- _Goal of the exercise_: Extract all data as written.

- _Dataset content_:
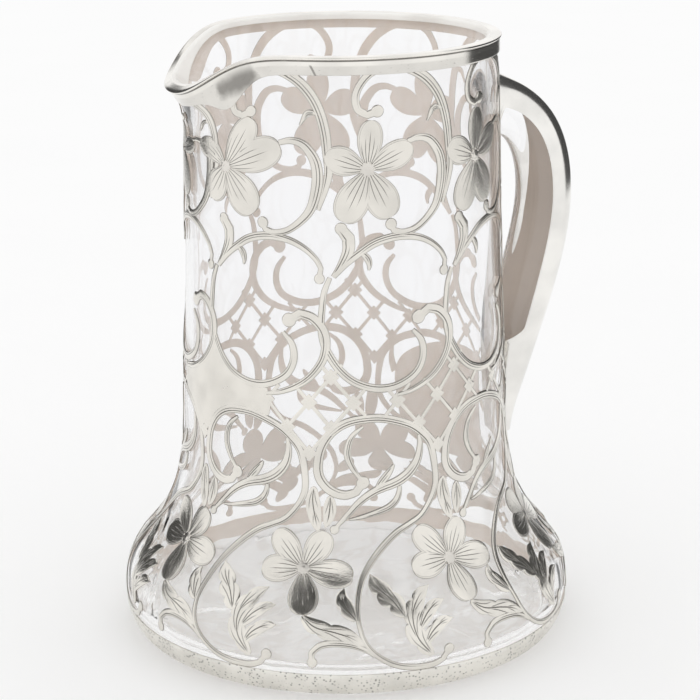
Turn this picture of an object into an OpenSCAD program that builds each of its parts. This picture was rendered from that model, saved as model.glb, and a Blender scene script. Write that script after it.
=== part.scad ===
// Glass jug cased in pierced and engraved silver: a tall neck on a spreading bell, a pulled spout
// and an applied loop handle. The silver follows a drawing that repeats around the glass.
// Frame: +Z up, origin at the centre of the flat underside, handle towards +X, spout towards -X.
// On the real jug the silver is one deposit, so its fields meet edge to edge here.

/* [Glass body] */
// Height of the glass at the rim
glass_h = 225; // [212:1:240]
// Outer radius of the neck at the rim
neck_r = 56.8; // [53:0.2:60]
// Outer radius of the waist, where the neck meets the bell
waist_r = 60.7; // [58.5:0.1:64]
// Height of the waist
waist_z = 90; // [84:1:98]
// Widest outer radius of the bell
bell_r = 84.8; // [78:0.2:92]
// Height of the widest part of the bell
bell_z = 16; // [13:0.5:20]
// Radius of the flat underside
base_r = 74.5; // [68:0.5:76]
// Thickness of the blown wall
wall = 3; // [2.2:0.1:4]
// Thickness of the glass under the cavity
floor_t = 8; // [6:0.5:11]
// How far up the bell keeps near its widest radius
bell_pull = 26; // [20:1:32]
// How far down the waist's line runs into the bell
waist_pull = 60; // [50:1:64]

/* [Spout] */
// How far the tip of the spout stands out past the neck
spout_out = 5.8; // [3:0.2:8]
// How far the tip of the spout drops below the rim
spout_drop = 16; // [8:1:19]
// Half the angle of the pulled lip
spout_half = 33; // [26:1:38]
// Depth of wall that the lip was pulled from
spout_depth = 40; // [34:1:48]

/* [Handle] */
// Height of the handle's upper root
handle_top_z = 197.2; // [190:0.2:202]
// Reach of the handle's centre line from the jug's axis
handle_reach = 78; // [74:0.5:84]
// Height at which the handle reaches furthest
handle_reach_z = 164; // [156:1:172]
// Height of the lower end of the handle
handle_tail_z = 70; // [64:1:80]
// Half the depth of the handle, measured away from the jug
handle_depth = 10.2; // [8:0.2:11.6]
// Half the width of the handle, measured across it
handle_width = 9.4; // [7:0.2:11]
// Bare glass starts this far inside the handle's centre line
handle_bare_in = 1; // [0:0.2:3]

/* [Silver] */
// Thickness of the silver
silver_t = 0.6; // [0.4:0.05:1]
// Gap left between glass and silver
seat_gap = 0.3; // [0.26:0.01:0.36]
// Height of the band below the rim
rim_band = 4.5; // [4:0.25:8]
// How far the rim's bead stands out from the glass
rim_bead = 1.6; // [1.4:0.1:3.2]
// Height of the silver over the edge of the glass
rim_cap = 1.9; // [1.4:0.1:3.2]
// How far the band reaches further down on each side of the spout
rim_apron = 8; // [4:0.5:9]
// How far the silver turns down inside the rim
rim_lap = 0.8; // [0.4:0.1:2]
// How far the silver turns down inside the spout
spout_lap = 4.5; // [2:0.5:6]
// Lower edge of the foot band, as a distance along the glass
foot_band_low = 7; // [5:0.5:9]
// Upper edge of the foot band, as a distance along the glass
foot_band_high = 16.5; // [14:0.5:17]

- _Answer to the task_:
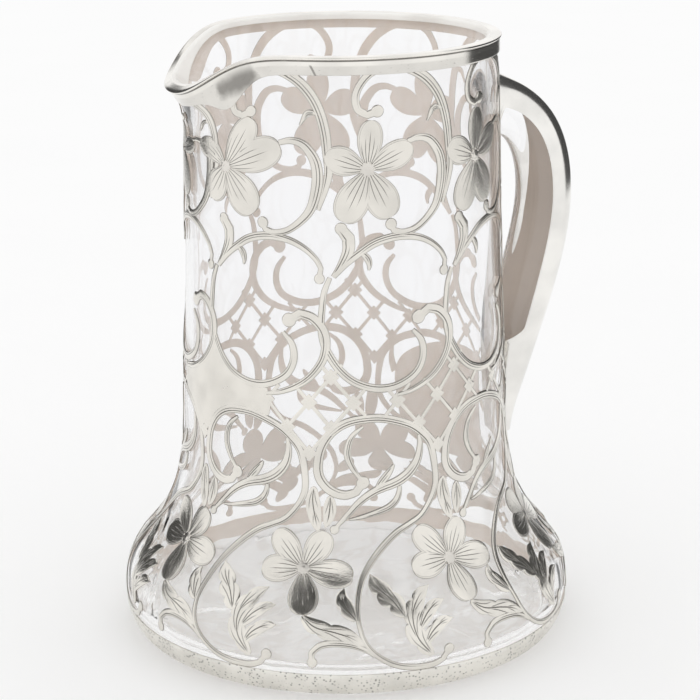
Turn this picture of an object into an OpenSCAD program that builds each of its parts. This picture was rendered from that model, saved as model.glb, and a Blender scene script. Write that script after it.
=== part.scad ===
// Glass jug cased in pierced and engraved silver: a tall neck on a spreading bell, a pulled spout
// and an applied loop handle. The silver follows a drawing that repeats around the glass.
// Frame: +Z up, origin at the centre of the flat underside, handle towards +X, spout towards -X.
// On the real jug the silver is one deposit, so its fields meet edge to edge here.

/* [Glass body] */
// Height of the glass at the rim
glass_h = 225; // [212:1:240]
// Outer radius of the neck at the rim
neck_r = 56.8; // [53:0.2:60]
// Outer radius of the waist, where the neck meets the bell
waist_r = 60.7; // [58.5:0.1:64]
// Height of the waist
waist_z = 90; // [84:1:98]
// Widest outer radius of the bell
bell_r = 84.8; // [78:0.2:92]
// Height of the widest part of the bell
bell_z = 16; // [13:0.5:20]
// Radius of the flat underside
base_r = 74.5; // [68:0.5:76]
// Thickness of the blown wall
wall = 3; // [2.2:0.1:4]
// Thickness of the glass under the cavity
floor_t = 8; // [6:0.5:11]
// How far up the bell keeps near its widest radius
bell_pull = 26; // [20:1:32]
// How far down the waist's line runs into the bell
waist_pull = 60; // [50:1:64]

/* [Spout] */
// How far the tip of the spout stands out past the neck
spout_out = 5.8; // [3:0.2:8]
// How far the tip of the spout drops below the rim
spout_drop = 16; // [8:1:19]
// Half the angle of the pulled lip
spout_half = 33; // [26:1:38]
// Depth of wall that the lip was pulled from
spout_depth = 40; // [34:1:48]

/* [Handle] */
// Height of the handle's upper root
handle_top_z = 197.2; // [190:0.2:202]
// Reach of the handle's centre line from the jug's axis
handle_reach = 78; // [74:0.5:84]
// Height at which the handle reaches furthest
handle_reach_z = 164; // [156:1:172]
// Height of the lower end of the handle
handle_tail_z = 70; // [64:1:80]
// Half the depth of the handle, measured away from the jug
handle_depth = 10.2; // [8:0.2:11.6]
// Half the width of the handle, measured across it
handle_width = 9.4; // [7:0.2:11]
// Bare glass starts this far inside the handle's centre line
handle_bare_in = 1; // [0:0.2:3]

/* [Silver] */
// Thickness of the silver
silver_t = 0.6; // [0.4:0.05:1]
// Gap left between glass and silver
seat_gap = 0.3; // [0.26:0.01:0.36]
// Height of the band below the rim
rim_band = 4.5; // [4:0.25:8]
// How far the rim's bead stands out from the glass
rim_bead = 1.6; // [1.4:0.1:3.2]
// Height of the silver over the edge of the glass
rim_cap = 1.9; // [1.4:0.1:3.2]
// How far the band reaches further down on each side of the spout
rim_apron = 8; // [4:0.5:9]
// How far the silver turns down inside the rim
rim_lap = 0.8; // [0.4:0.1:2]
// How far the silver turns down inside the spout
spout_lap = 4.5; // [2:0.5:6]
// Lower edge of the foot band, as a distance along the glass
foot_band_low = 7; // [5:0.5:9]
// Upper edge of the foot band, as a distance along the glass
foot_band_high = 16.5; // [14:0.5:17]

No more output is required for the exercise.